Kuru Baklagiller

   KURUBAKLAGİLLER

   Kurubaklagiller diyetimizde önemli protein kaynaklarından olup, vitamin ve minerallerce zengin, posa içeriği yüksek besinlerdir. Nohut, mercimek, bakla, fasulye, bezelye ve börülce ülkemizde yaygın olarak tüketilen kurubaklagillerdendir.

   Tanelerin dış kısımlarında posa, iç kısımlarında ise nişasta bulunur. Kurubaklagillerin yağ içeriği düşüktür ve çoğunlukla çoklu doymamış yağ asitlerinden oluşur. Kurubaklagillerin protein değeri yüksektir. Özellikle et, yumurta bulunmadığı ya da yağ ve kolesterolden kısıtlı diyet önerildiği
durumlarda, diyette kurubaklagiller arttırılarak protein gereksinmesi karşılanabilir. Ancak kurubaklagillerin protein kalitesi düşüktür. Bunun nedeni elzem amino asitlerden kükürtlü amino asitlerin sınırlı, posa içeriğinin yüksek oluşu ve sindirilme güçlüğüdür. Kurubaklagiller, belirli oranda tahıllarla karıştırılır ve iyi pişirilirse protein kalitesi yükseltilebilmektedir.

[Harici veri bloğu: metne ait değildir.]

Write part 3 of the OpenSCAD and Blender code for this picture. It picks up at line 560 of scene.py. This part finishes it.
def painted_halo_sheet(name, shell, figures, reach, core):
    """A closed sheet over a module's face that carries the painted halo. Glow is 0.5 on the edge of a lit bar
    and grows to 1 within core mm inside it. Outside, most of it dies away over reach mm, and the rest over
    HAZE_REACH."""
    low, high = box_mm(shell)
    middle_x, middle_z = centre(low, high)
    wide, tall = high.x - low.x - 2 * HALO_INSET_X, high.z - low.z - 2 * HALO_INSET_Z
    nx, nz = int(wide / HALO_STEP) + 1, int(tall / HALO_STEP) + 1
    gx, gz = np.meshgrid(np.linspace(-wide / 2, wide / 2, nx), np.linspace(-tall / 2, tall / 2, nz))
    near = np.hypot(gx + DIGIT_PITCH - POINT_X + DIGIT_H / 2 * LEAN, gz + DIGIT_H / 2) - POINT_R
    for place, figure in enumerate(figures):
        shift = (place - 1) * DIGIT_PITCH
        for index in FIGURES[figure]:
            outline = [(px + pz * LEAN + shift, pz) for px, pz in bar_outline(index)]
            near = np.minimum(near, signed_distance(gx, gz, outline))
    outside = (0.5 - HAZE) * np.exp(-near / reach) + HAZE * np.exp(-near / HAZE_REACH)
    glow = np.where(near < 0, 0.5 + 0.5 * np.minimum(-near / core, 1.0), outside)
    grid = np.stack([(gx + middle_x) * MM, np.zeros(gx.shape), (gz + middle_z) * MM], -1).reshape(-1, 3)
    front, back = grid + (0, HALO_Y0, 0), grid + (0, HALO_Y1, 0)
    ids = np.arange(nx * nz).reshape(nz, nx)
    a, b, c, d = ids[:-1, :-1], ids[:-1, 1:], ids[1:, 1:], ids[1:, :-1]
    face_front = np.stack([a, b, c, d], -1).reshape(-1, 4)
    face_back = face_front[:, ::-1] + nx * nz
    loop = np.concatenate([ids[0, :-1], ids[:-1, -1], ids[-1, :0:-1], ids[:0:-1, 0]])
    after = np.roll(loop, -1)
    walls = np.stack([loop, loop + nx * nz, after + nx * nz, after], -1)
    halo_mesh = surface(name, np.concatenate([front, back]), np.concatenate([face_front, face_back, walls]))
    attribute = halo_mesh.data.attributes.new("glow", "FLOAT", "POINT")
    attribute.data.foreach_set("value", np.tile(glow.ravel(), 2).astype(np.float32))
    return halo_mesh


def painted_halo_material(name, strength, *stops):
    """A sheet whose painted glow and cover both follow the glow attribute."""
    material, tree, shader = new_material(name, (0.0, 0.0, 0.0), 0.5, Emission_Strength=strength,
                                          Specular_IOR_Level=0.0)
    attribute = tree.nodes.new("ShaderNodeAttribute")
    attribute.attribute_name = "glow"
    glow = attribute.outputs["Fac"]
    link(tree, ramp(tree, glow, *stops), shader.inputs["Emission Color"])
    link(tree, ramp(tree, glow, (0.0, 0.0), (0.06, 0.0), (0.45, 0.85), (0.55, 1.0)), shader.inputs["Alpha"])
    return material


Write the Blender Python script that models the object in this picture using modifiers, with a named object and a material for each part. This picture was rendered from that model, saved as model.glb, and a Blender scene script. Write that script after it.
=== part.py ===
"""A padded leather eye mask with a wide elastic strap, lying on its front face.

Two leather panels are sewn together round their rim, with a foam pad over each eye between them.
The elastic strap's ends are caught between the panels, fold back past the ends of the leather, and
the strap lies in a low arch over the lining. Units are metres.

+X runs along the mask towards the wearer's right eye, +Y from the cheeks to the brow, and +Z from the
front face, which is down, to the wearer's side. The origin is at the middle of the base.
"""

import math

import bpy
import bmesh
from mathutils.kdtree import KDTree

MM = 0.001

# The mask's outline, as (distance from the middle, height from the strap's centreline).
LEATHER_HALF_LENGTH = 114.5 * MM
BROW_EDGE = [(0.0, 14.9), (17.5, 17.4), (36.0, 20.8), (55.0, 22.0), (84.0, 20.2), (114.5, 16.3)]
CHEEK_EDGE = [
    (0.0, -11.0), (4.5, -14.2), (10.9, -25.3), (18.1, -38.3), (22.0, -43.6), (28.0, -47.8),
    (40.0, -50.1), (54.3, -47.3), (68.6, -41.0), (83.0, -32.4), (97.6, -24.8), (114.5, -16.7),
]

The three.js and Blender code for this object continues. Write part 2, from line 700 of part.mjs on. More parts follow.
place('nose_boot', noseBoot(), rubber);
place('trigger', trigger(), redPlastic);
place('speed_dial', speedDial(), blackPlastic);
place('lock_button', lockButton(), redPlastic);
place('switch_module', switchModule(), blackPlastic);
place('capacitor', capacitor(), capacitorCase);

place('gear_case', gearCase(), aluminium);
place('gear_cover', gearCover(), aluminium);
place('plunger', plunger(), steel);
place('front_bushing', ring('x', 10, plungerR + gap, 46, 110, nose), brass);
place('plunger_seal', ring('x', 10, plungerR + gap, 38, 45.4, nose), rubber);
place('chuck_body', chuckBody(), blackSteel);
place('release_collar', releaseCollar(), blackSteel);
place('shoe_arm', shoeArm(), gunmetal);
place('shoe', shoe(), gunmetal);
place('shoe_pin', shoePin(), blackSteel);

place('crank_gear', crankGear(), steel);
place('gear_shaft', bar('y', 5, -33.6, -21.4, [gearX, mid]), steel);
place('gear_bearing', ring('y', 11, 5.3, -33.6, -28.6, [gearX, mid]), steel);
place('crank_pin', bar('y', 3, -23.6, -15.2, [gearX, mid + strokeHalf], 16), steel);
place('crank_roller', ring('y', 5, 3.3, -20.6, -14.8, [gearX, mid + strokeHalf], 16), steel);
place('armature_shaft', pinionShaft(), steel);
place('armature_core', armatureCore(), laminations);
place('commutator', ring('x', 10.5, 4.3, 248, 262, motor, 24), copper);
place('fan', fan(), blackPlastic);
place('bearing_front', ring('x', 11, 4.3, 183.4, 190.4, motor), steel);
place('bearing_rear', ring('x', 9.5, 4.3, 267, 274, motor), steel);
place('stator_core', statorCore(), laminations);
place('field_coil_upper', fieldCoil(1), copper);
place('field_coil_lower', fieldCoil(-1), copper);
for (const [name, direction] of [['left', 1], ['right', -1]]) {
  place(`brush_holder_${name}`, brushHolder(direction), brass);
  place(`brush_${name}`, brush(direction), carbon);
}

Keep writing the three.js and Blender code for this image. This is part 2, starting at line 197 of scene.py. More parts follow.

   Kalsiyum, çinko, magnezyum ve demir yönünden de zengindirler. İyi pişirme ve C vitamini kaynağı sebze ve meyveler ile birlikte tüketilmeleri yapılarındaki demir ve kalsiyumun biyoyararlılığını (vücutta kullanılmasını) arttırır. Kurubaklagiller B12 dışındaki tüm B grubu vitaminleri yönünden zengindir.

   Kurubaklagiller, sindirimin kolaylaşması için uygun şekilde pişirilmelidir.

   Pişirme aşamaları:

1- Islatma: Oda ısısındaki suda 8-24 saat ıslatılır. Gaz yapıcı maddeler ıslatma suyuna geçer. Islatma suyu dökülebilir. Kırmızı ve sarı renkli mercimekleri kabukları ayrıldığından dolayı ıslatmaya gerek kalmaz.

2- Dış zarlarının çıkarılması: Sindirim sistemi bozukluğu olanlarda, bebek ve yaşlı beslenmesinde kabuğun çıkarılması yararlı olabilir. Bu durumlar dışında dış kabuğun ayrılmasına gerek yoktur.

3- Pişirme: İyi pişirme sindiriminin kolaylaşması açısından önemlidir. Pişirme suyu dökülürse B vitaminleri ve mineraller kayba uğrar. Bu nedenle pişirme suları dökülmemeli veya farklı şekillerde (çorba, hamur işleri gibi) değerlendirilmelidir.

   Öneriler:

  • Posa içeriklerinin yüksek olması ve yağ içeriklerinin düşük olması nedeniyle özellikle kalp-damar ve diyabet hastalarının diyetinde sıklıkla yer almalıdır.
  • Protein kalitesini arttırmak için tahıllarla birlikte tüketilmelidir.
  • Islatma ve iyi pişirme ile gaz yapıcı etkileri en aza indirilebilir. Kesinlikle pişirme suları dökülmemelidir.
  • Bileşimindeki minerallerin yararlılığı açısından C vitamininden zengin besinlerle (koyu yeşil yapraklı sebzeler gibi) birlikte tüketilmelidir.

   Yağlı Tohumlar (Sert Kabuklu Meyveler):

   Fındık, susam, ceviz, badem ve benzeri yağlı tohumlar, yemeklerimizde daha çok lezzet verici ve çerez olarak kullanılırlar. Bu besinler; B grubu vitaminler, mineraller, yağ ve proteinden zengindirler. Yağ içerikleri yüksek olmasına karşın bitkisel kaynaklı olduklarından kolesterol içermezler. Fındık tekli doymamış yağ asitlerinden zengin iken, ceviz omega 3 yağ asitlerinden zengindir. Bu besinler; doymamış yağ, E vitamini ve flavanoidler içerdiğinden koroner kalp hastalığı ve kanser riskini azaltırlar. Enerji değeri yüksek olan bu besinlere özellikle çocukların ve ağır işte
çalışanların diyetinde yer verilmesi yararlıdır. Yağlı tohumlar uygun koşullarda saklanmazsa bozulur ve küflenir. Evde saklarken kırık, çatlak ve hastalıklı olanlar ayrılmalı, kabuklu ve kabukları ayrılmış olanlar bir arada tutulmamalı ve nemsiz ortamda saklanmalıdır.

   Öneriler:

  • Özellikle çocukların ve ağır işte çalışanların diyetinde enerji değeri yüksek olan bu besinlere yer verilmesi yararlıdır.
  • B grubu vitaminleri, mineraller, yağ ve proteinden zengindirler.
  • Sağlıklı beslenme için yağlı tohumların kavrulmamış ve tuzlanmamış olarak tüketilmesi tercih edilmelidir.
  • Evde saklarken kabuklu ve kabukları ayrılmış olanlar bir arada tutulmamalı, nemsiz ortamda saklanmalıdır.